Are we beginning to see a pattern here? When something that’s difficult to understand happens, we look very hard for the ‘specialness’ of a person involved. We elevate those aspects, often unreasonably, and lose sight of some fairly important information. Serial killers and cult leaders are not unusually charming. They’re usually pretty weird, but even then not unusually so—not in public anyway. Not so weird that they stand out for most people until something weird enough happens that we can’t ignore. In hindsight though, and along the lines of something akin to Girardian scapegoating, we make them much bigger than they are. And we like them in particular to be charming. At least that would help us understand why their victims came under their influence.

So how, then, might kind of odd people build cult followings? I suspect that the clue lies in the sidelined narratives of the followers themselves.

The key is in the actions of the followers

It seems prudent at this point to quickly look at some reporting on cults that is fairly typical. These particualar quotes are from the podcast “Cults” by the Parcast Network, on the group Eastern Lightning. It’s telling that each episode has a dual name—one half is the group in question, the other half is the apparent leader of the group. It’s also telling that, at least at this point in the podcast’s history, each group is given two episodes—one on the leader and one on the impact of the leader on the group. Very infrequently does the podcast concentrate on the followers, except as an extension of the leaders’ mismanagement.

But to the quotes:

Cult leaders are gifted manipulators. …[Margaret] Singer… said ‘consciously and manipulatively cult leaders and their trainers exert a systematic social influence that can produce great behaviour changes.’

This quote is followed immediately by:

Zhou’s [the leader] followers, for the most part, policed themselves… [fearing] the retribution of other followers.

The implication being, I suppose, that the policing of follower by follower is the product of the cult leaders. This is particularly curious because the narrators go on to note:

Yang and Zhou [being the messiah figure within the cult, and the apparent cult leader respectively] made no further public appearances [since moving from the origin of the cult in China to the United States] … they have since led incredibly private lives, seemingly separating themselves from Eastern Lighting … This deliberate fear-mongering so controlled the world-view of his followers that Zhou didn’t lose an ounce of his influence when he moved a continent away—they followed his orders in absentia to the letter.

In combination, the writers of the podcast appear to be spelling out a cult that has, at a minimum, grown into something that is substantially self-sustaining. Yet, even while the narrators point out that the cult is perfectly capable of managing its own ecosystem, they apparently can’t conceive of it. The role of the followers in ‘policing themselves’ is sidelined in favour of highlighting the more digestible role of the geographically and apparently functionally distant ‘leaders’.

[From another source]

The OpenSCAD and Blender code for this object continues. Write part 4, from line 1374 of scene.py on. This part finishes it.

Another curious feature about the reporting of this cult is the absence of information about the messiah figure. Most cults apparently prefer their messiah figures to be their leaders. But not Eastern Lightning. Their messiah is Yang Xiangbin and their leader is apparently Zhao Weishan. And yet the influence of a living and ostensibly literal goddess pales in comparison to the reported antics of Zhou. It would be easy enough to forget that Yang, again a living goddess to this group, existed at all. This is similarly true on the Wikipedia page and various other reports on the group—here’s CNN as an example, where Yang appears precisely once as an aside.

It’s difficult to believe that this kind of reporting is a true reflection of the dynamics of the group. Rather, all things considered, it seems like this inconvenient cult has been press-ganged into the usual narrative.

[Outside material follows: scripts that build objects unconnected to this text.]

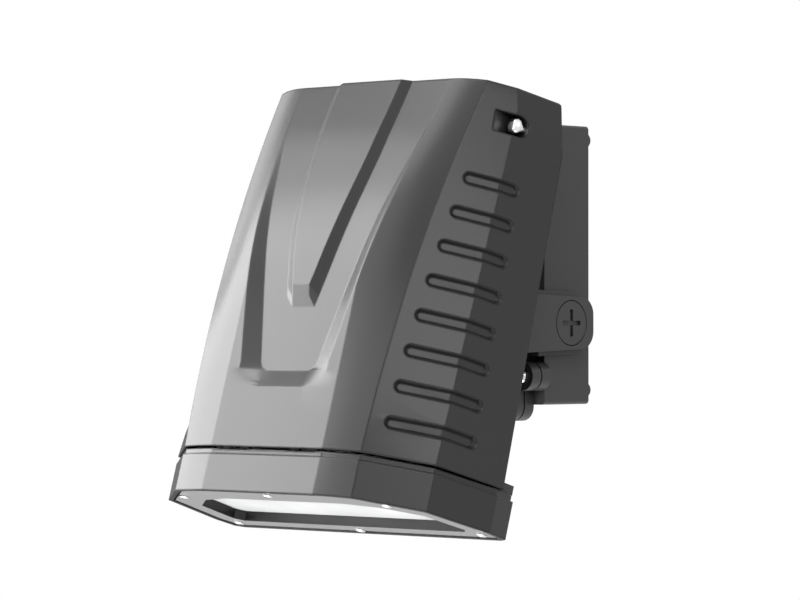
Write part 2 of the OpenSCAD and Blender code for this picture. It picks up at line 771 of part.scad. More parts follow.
module yoke_screws() {
    color(steel)
    yoke_screw_places() translate([0, rim_t + yoke_plate_t, 0]) rotate([-90, 0, 0])
        difference() {
            union() {
                translate([0, 0, -yoke_plate_t - back_wall])
                    cylinder(r = yoke_screw_r, h = yoke_plate_t + back_wall);
                cylinder(r = yoke_screw_head_r, h = yoke_screw_head_t);
            }
            translate([0, 0, yoke_screw_head_t / 2])
                cylinder(r = yoke_screw_r, h = yoke_screw_head_t, $fn = gland_sides);
        }
}

// Outline of the rear housing, inside the hood's wall all round, with its foot at the given height
module rear_outline(margin, foot) {
    top = head_h - hood_z - hood_wall - play * 4;
    inner = wrap_in + margin;
    polygon(mirrored([[hood_rear_w - inner, foot], [shoulder_w - inner, shoulder_z - hood_z],
        [hood_top_rear_w - inner, top - margin]]));
}

module captive_places() {
    for (side = [0, 1])
        mirror([side, 0, 0]) in_head() translate([captive_x, captive_y, pocket_z]) children();
}

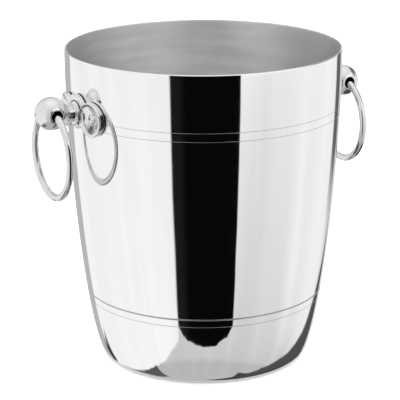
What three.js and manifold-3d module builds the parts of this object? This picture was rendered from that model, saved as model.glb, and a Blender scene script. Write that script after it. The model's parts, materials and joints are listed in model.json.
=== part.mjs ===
// Champagne bucket: a spun metal shell with two ring handles riveted to its wall.
// Millimetres, +Z up. The origin is the centre of the base's underside, and the handles lie on the X axis.

import * as THREE from "three";
import { mergeVertices } from "three/addons/utils/BufferGeometryUtils.js";
import Module from "manifold-3d";

// ---- Driving dimensions ----

// Shell
const RIM_RADIUS = 100;
const HEIGHT = 231.5;
const WALL = 1.5;
const BASE_RADIUS = 68.7;
const CORNER_RADIUS = 8.6;
const LOWER_LEAN = THREE.MathUtils.degToRad(23);
const LOWER_PULL = 36.4;
const RIM_LEAN = THREE.MathUtils.degToRad(-1.2);
const UPPER_PULL = 51.8;

// Turned lines round the wall: height, half width and depth
const TURNED_LINES = [
  { z: 47.4, halfWidth: 0.45, depth: 0.3 },
  { z: 53.1, halfWidth: 0.75, depth: 0.4 },
  { z: 185.1, halfWidth: 0.45, depth: 0.3 },
  { z: 191.2, halfWidth: 0.45, depth: 0.3 },
];

// Handles
const HANDLE_Z = 194;
const GAP = 0.3;

// Mount plate: a middle lobe under the knob and a dished lobe with a rivet on each side
const LOBE_RADIUS = 12.3;
const LOBE_HEIGHT = 4.4;
const LOBE_EDGE = 1;
const LOBE_RIM = 2.3;
const SIDE_DISH_DEPTH = 3.1;
const MIDDLE_HEIGHT = 3.8;
const MIDDLE_DISH_DEPTH = 1.6;
const SIDE_LOBE_ANGLE = THREE.MathUtils.degToRad(10.6);
const MIDDLE_LOBE_RISE = 1.4;
const SIDE_LOBE_DROP = 1.3;
const SEAT_RADIUS = 9.1;
const SEAT_HEIGHT = 0.5;

// Knob: flange, neck and ball on one axis, which starts on the floor of the middle dish
const FLANGE_RADIUS = 8.5;
const FLANGE_THICKNESS = 1.9;
const NECK_RADIUS = 5.9;
const NECK_WAIST_RADIUS = 5.5;
const BALL_RADIUS = 11.85;
const BALL_REACH = 19;
const NUB_RADIUS = 1.6;
const NUB_HEIGHT = 0.9;
const RING_HOLE_RADIUS = 4.1;

// Ring
const RING_RADIUS = 30.5;
const ROD_RADIUS = 2.65;

// Fasteners
const SHANK_RADIUS = 2;
const HOLE_RADIUS = SHANK_RADIUS + GAP;
const INSIDE = -WALL - 0.5; // the fasteners' inner ends start here, just clear of the wall's inner face
const RIVET_HEAD_RADIUS = 3.9;
const RIVET_HEAD_HEIGHT = 2;
const TAIL_RADIUS = 3.2;
const TAIL_HEIGHT = 1.2;
const BURR_RADIUS = 4.5;
const WASHER_RADIUS = 5;
const WASHER_THICKNESS = 0.8;
const SCREW_HEAD_RADIUS = 3.8;
const SCREW_HEAD_HEIGHT = 2.4;
const SCREW_REACH = 9;
const SLOT_WIDTH = 0.9;
const SLOT_DEPTH = 1.1;

// Each handle is turned round the bucket to its side. It was fitted by hand, so its knob stands a few degrees
// off square to the wall (yaw and tilt), and its ring hole is a few degrees off square to the knob (skew).
// Its front rivet, at -Y, lies to one side (-1) or the other (1) of its own X axis.
const HANDLES = [
  { name: "left", turn: Math.PI, yaw: -6, tilt: 4, skew: 4.5, front: 1 },
  { name: "right", turn: 0, yaw: 0, tilt: -4.8, skew: -2.2, front: -1 },
];

// Facets
const SHELL_SEGMENTS = 48;
const WALL_STEPS = 10;
const PLATE_SEGMENTS = 24;
const KNOB_SEGMENTS = 24;
const SMALL_SEGMENTS = 16;

// ---- Materials ----

const polishedMetal = new THREE.MeshStandardMaterial({ color: 0xdcdddf, roughness: 0.06, metalness: 1 });
const castMetal = new THREE.MeshStandardMaterial({ color: 0xd6d6d8, roughness: 0.14, metalness: 1 });
const rivetMetal = new THREE.MeshStandardMaterial({ color: 0xcfcfd1, roughness: 0.2, metalness: 1 });
const steel = new THREE.MeshStandardMaterial({ color: 0xb9bbbe, roughness: 0.3, metalness: 1 });

// ---- Solids ----

const wasm = await Module();
wasm.setup();

// A closed geometry as a solid that can be joined and cut. Triangles that close up at a pole are dropped.
function toSolid(geometry) {
  const bare = geometry.index ? geometry.toNonIndexed() : geometry.clone();
  bare.deleteAttribute("normal");
  bare.deleteAttribute("uv");
  const merged = mergeVertices(bare, 1e-4);
  const corners = merged.index.array;
  const kept = [];
  for (let i = 0; i < corners.length; i += 3) {
    const [a, b, c] = corners.slice(i, i + 3);
    if (a !== b && b !== c && c !== a) kept.push(a, b, c);
  }
  return new wasm.Manifold(
    new wasm.Mesh({
      numProp: 3,
      vertProperties: merged.attributes.position.array,
      triVerts: new Uint32Array(kept),
    }),
  );
}

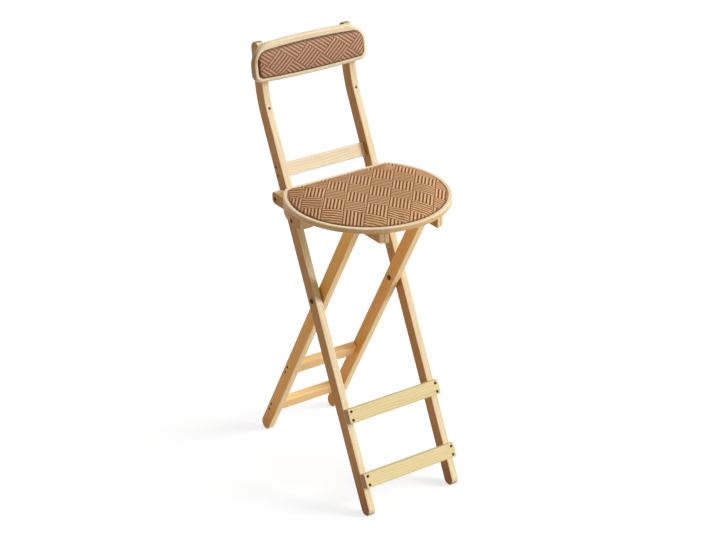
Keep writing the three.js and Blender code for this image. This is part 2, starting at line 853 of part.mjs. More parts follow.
function link({ word, sign }) {
  const outward = acrossX.clone().multiplyScalar(sign);
  const legPivot = new THREE.Vector3(sign * linkOuterX, linkPivotY, pivotHeight);
  const seatPivot = legPivot.clone().setY(seatPivotY);
  const cutters = [
    counterbore(legPivot, outward, boltSunk + restGap),
    boltHole(legPivot, outward, linkThick + overrun),
    boltHole(seatPivot, outward, linkThick + overrun),
  ];
  const blank = extrudeAcross(linkOutline(), linkThick, sign * (linkInnerX + linkThick / 2));
  return piece(`link_${word}`, cut(blank, cutters), honeyWood);
}

// The leg bolt sits in the link's rear end and stops just short of the long leg
function legBolt({ word, sign }) {
  const outward = acrossX.clone().multiplyScalar(sign);
  const origin = new THREE.Vector3(sign * legBoltOuterX, linkPivotY, pivotHeight);
  const reach = legBoltOuterX - linkInnerX - restGap;
  return piece(`leg_bolt_${word}`, boltGeometry(origin, outward, reach, boltRadius, 0), darkSteel);
}

// The stool stands on Z = 0 with its origin under the middle of its footprint
const stool = new THREE.Group();
stool.position.y = -footprintMiddleY;
stool.add(longFrame(), rearFrame(), seat());
for (const side of sides) {
  stool.add(link(side), legBolt(side));
}

export default stool;
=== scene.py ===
"""Looks of a folding bar stool: pale wood frames, dark steel fixings and woven pads."""

import json
import logging
import math
from dataclasses import dataclass, replace
from enum import Enum
from typing import Callable, Sequence

import bmesh
import bpy
import numpy as np
from mathutils import Matrix, Vector

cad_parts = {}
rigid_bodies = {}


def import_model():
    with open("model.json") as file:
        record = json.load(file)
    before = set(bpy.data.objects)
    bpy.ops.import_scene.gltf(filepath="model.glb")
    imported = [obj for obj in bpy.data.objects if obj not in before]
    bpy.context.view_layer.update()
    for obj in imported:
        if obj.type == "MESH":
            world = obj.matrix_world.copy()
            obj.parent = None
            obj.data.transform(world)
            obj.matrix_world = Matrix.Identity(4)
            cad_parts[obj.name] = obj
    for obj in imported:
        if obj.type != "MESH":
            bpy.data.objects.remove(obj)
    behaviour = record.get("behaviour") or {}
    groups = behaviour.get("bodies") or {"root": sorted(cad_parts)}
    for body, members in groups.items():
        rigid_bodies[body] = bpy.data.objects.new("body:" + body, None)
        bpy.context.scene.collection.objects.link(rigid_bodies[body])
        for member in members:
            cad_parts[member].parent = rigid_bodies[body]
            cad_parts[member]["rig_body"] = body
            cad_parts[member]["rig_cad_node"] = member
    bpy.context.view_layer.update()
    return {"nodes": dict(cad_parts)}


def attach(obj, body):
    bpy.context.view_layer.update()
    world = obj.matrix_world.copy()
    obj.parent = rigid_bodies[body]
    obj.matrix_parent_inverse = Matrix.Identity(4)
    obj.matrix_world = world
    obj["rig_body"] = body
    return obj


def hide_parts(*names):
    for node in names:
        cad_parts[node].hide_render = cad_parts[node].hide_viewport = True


log = logging.getLogger("stool")

Tone = tuple[int, int, int]
Colour = tuple[float, float, float, float]
Profile = Sequence[tuple[float, float]]
Shares = tuple[tuple[str, float], ...]

MM = 0.001
HALF_TURN = math.pi
QUARTER_TURN = math.pi / 2
MERGE_DISTANCE = 1e-5
TINY = 1e-6
SEEN_RAYS = ("Is Camera Ray", "Is Glossy Ray", "Is Transmission Ray")
UP = Vector((0, 0, 1))
FRONT = Vector((0, -1, 0))
WHITE = (255, 255, 255)


class Slot(Enum):
    """Material slots of the record, listed with each finish."""

    HONEY = "wood_honey"
    CREAM = "wood_cream"
    CLOTH = "cloth"
    STEEL = "steel"
    RUBBER = "rubber"


class Look(Enum):
    """Finishes of the hard pieces: each one's material, and the slot it belongs to."""

    LONG_LEG = ("honey_wood", Slot.HONEY)
    BOARD = ("cream_wood", Slot.CREAM)
    # The rear legs take a brightened copy of the honey wood: painted light, with lighter painted shade on
    # their wide faces.
    REAR_LEG = ("rear_wood", Slot.HONEY)
    CROSSBAR = ("bar_wood", Slot.CREAM)
    FOOT_REST = ("tread_wood", Slot.CREAM)
    SEAT_RIM = ("seat_wood", Slot.CREAM)
    BLOCK = ("block_wood", Slot.HONEY)
    STEEL = ("dark_steel", Slot.STEEL)
    RUBBER = ("brown_rubber", Slot.RUBBER)


class Body(Enum):
    """The moving bodies of the stool."""

    LONG = "long_frame"
    REAR = "rear_frame"
    SEAT = "seat"
    LINK_LEFT = "link_left"
    LINK_RIGHT = "link_right"


class Grain(Enum):
    """Which coordinates run along, across and through a board."""

    UPRIGHT = (2, 1, 0)
    CROSSWISE = (0, 2, 1)
    BACKWARD = (1, 2, 0)
    LEVEL = (0, 1, 2)


@dataclass(frozen=True)
class Side:
    """One side of the stool: its name and the sign of its X."""

    name: str
    sign: int

    @property
    def out(self) -> Vector:
        """The way out of the stool."""
        return Vector((self.sign, 0, 0))

    def __str__(self) -> str:
        """The name, as pieces and nodes have it."""
        return self.name


SIDES = (Side("left", -1), Side("right", 1))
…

But these inconveniences seem like they deserve our attention, because these inconveniences hint at a story that’s not about the leader so much as the behaviour of the followers.

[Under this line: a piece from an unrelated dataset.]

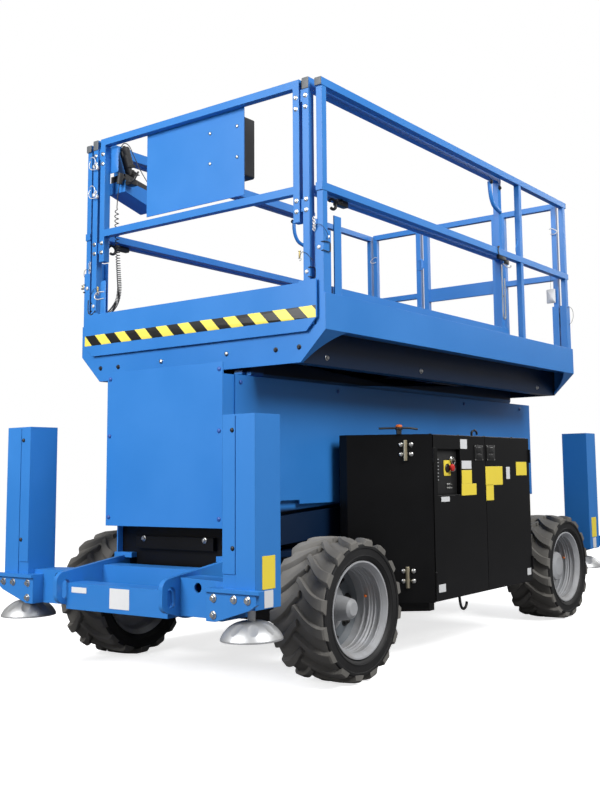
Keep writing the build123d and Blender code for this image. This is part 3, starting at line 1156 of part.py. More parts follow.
def control_cradle():
    """Sheet cradle of the platform controls, hooked over the right side rail."""
    y_range = (CRADLE_OUTER_Y, CRADLE_OUTER_Y + CRADLE_WIDTH)
    front = CRADLE_FRONT_X
    rear = front - CRADLE_LENGTH
    sheet = CRADLE_SHEET
    shell = plate_xz([
        (front, CRADLE_FRONT_Z[1]), (front, CRADLE_FRONT_Z[0]), (rear, CRADLE_REAR_Z[0]), (rear, CRADLE_REAR_Z[1]),
    ], y_range)
    inner_y = (y_range[0] + sheet, y_range[1] - sheet)
    above = CRADLE_FRONT_Z[1] + 30
    shell -= plate_xz([
        (front - sheet, above), (front - sheet, CRADLE_FRONT_Z[0] + sheet), (rear + sheet, CRADLE_REAR_Z[0] + sheet),
        (rear + sheet, above),
    ], inner_y)
    rail_top = EXTENSION_RAIL_TOP_Z + SLIDE_GAP
    strap_x = (front - 150, front - 30)
    strap = block(strap_x, (CRADLE_OUTER_Y, CRADLE_OUTER_Y + sheet), (CRADLE_FRONT_Z[0] + 15, rail_top + sheet))
    hook = block(strap_x, (CRADLE_OUTER_Y - TUBE + 6, CRADLE_OUTER_Y), (rail_top, rail_top + sheet))
    return shell + strap + hook


def joystick_handset():
    """Control handset in the cradle: housing, tilted joystick with its grip, and the cord's plug."""
    sheet = CRADLE_SHEET
    front = CRADLE_FRONT_X - sheet
    rear = front - CRADLE_LENGTH + 2 * sheet
    body_y = (CRADLE_OUTER_Y + 2 * sheet, CRADLE_OUTER_Y + CRADLE_WIDTH - sheet)
    front_top = CRADLE_FRONT_Z[1] + 38
    body = plate_xz([
        (front, front_top), (front, CRADLE_FRONT_Z[0] + sheet), (rear, CRADLE_REAR_Z[0] + sheet),
        (rear, CRADLE_REAR_Z[1] + 25),
    ], body_y)
    stem = Pos(front - 105, sum(body_y) / 2, front_top - 33) * Rot(0, 22, 0)
    body += stem * Pos(0, 0, 30) * Cone(34, 16, 60)
    body += stem * Pos(0, 0, 110) * Cylinder(21, 120)
    end, below = (Vector(*point) for point in CORD_ROUTE[:2])
    upward = (end - below).normalized()
    plug = Plane(origin=end, z_dir=upward) * Pos(0, 0, PLUG_LENGTH / 2) * Cylinder(CORD_RADIUS + 3, PLUG_LENGTH)
    joint = end + upward * (PLUG_LENGTH - CORD_RADIUS - 7)
    elbow = Pos(0, joint.Y, joint.Z) * bar_along_x(CORD_RADIUS - 2, (front - 20, CORD_X + 1))
    return body + plug + elbow


def cord_bends():
    """Radius of the arc at each bend of the cord, set by the shorter of its two runs."""
    points = [Vector(*point) for point in CORD_ROUTE]
    bends = []
    for before, corner, after in zip(points, points[1:], points[2:]):
        inward = corner - before
        outward = after - corner
        turn = radians(inward.get_angle(outward))
        bends.append(CORD_ARC_SHARE * min(inward.length, outward.length) / tan(turn / 2))
    return bends


def control_cord():
    """Curly cord of the handset as one tube of its outer diameter."""
    bends = cord_bends()
    route = FilletPolyline(*CORD_ROUTE, radius=bends)
    section = Plane(origin=route @ 0, z_dir=route % 0) * Circle(CORD_RADIUS)
    print(f"control cord bend radii {[round(bend) for bend in bends]}, length {route.length:.0f}")
    return sweep(section, path=route)


def cord_socket():
    """Socket on the right curb of the sliding deck that the cord ends in."""
    start, end = (Vector(*point) for point in CORD_ROUTE[-2:])
    along = (end - start).normalized()
    socket = Plane(origin=end, z_dir=along) * Pos(0, 0, 30) * Cylinder(CORD_RADIUS + 4, 60)
    inner = -EXTENSION_HALF_WIDTH + 2
    return socket & block((CORD_X - 60, CORD_X + 60), (inner, 0), (EXTENSION_FLOOR_Z, EXTENSION_TOE_Z + 60))


def build_extension():
    """Extension deck with its rails and fittings."""
    save(extension_deck(), "extension_deck")
    save(extension_rails(), "extension_rails")
    save(front_sheet(), "front_sheet")
    save(manual_box(), "manual_box")
    save(control_cradle(), "control_cradle")
    save(joystick_handset(), "joystick_handset")
    save(control_cord(), "control_cord")


build_wheels()
build_axles()
build_chassis()
build_modules()
build_stack()
build_cylinder()
build_platform()
build_extension()
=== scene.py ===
"""Looks of an electric rough-ground scissor lift: finishes, small hardware, stage and camera.

Metres, +X forward, +Y to the machine's left, +Z up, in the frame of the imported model.
"""

import json
import logging
import math
from collections.abc import Iterable, Iterator, Sequence
from dataclasses import dataclass, field
from enum import Enum

import bpy
import numpy as np
from mathutils import Matrix, Vector


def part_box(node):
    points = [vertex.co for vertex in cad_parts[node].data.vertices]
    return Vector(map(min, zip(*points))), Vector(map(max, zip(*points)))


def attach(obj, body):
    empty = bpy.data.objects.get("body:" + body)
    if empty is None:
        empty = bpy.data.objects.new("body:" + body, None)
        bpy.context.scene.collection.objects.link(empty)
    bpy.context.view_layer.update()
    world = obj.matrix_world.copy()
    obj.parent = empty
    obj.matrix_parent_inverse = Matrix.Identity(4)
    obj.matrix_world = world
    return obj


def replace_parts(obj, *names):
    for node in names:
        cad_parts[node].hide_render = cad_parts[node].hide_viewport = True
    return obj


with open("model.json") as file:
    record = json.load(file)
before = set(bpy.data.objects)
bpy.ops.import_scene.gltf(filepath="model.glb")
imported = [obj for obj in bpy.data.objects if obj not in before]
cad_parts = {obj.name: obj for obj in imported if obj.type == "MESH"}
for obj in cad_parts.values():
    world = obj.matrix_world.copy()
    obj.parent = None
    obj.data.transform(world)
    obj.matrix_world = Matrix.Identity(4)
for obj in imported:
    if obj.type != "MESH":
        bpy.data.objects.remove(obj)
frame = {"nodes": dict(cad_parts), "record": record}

LOG = logging.getLogger("scissor_lift")
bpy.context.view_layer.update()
DOOR_RECESS = 0.009  # depth of the doors' faces behind their frames' outermost point, metres


class Axis(Enum):
    """Direction that a small part's own +Z is turned to."""

    FORWARD = (1.0, 0.0, 0.0)
    BACKWARD = (-1.0, 0.0, 0.0)
    LEFT = (0.0, 1.0, 0.0)
    RIGHT = (0.0, -1.0, 0.0)
    UP = (0.0, 0.0, 1.0)


def facing(out: Sequence[float], at: Sequence[float]) -> Matrix:
    """Placement at a point whose Z points out, with X to the right and Y up for someone who looks at it.

    Args:
        out: Direction of its Z.
        at: Where its origin goes.

    Returns:
        A 4 by 4 placement.
    """
    z = Vector(out).normalized()
    upright = abs(z.z) > 0.99
    x = Vector((1.0, 0.0, 0.0)) if upright else Vector((0.0, 0.0, 1.0)).cross(z).normalized()
    return Matrix.Translation(Vector(at)) @ Matrix((x, z.cross(x), z)).transposed().to_4x4()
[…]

But I haven’t written that part yet.

Research questions for the future:

  • Firstly, we are not here to arbitrate between prophets who are or are not sufficiently divinely inspired, we define success only by those who inspired followers since they all claim divine inspiration. As such, equally as interesting to us should be failed prophets.
  • Cults spring most commonly during times (or among peoples) experiencing hardship. What do these conditions engender and is it related to isolation?
  • Fundamentalism is a release of responsibility.
  • Why are women more susceptible to cults?
  • What is the distinction between minor followings (e.g. Heaven’s Gate), to large followings (e.g. The People’s Temple), to huge ones (e.g. Movement for the Restoration of the Ten Commandments)?
  • Speaking of, why do they always kill themselves? Is this the same spectacularity bias as folie?
  • What about non-religious cults like Synanon or Kenja? Why do these often veer in pseudo-religious directions (or is that merely biased perception)?
  • Trends in the continuation of cults after the arrest/death/renunciation of the prophet (e.g. most interestingly because he wasn’t dead, in the True Russion Orthadox Church)
  • Jesus, among a sea of ‘failed messiahs’ from Judas the Galilean and Hezekiah, the Samaritan and the Egyptian, Simon of Peraea, and others, stands today alongside a long list of accepted prophets, and not just in Christianity. This is true (even this same list of prophets) for many religions. How might holy books tap into this current? Why do we no longer have accepted prophets on a large scale? Since many sects assume no divine intervention on an individual basis, has anyone explored the idea that we might be missing prophets?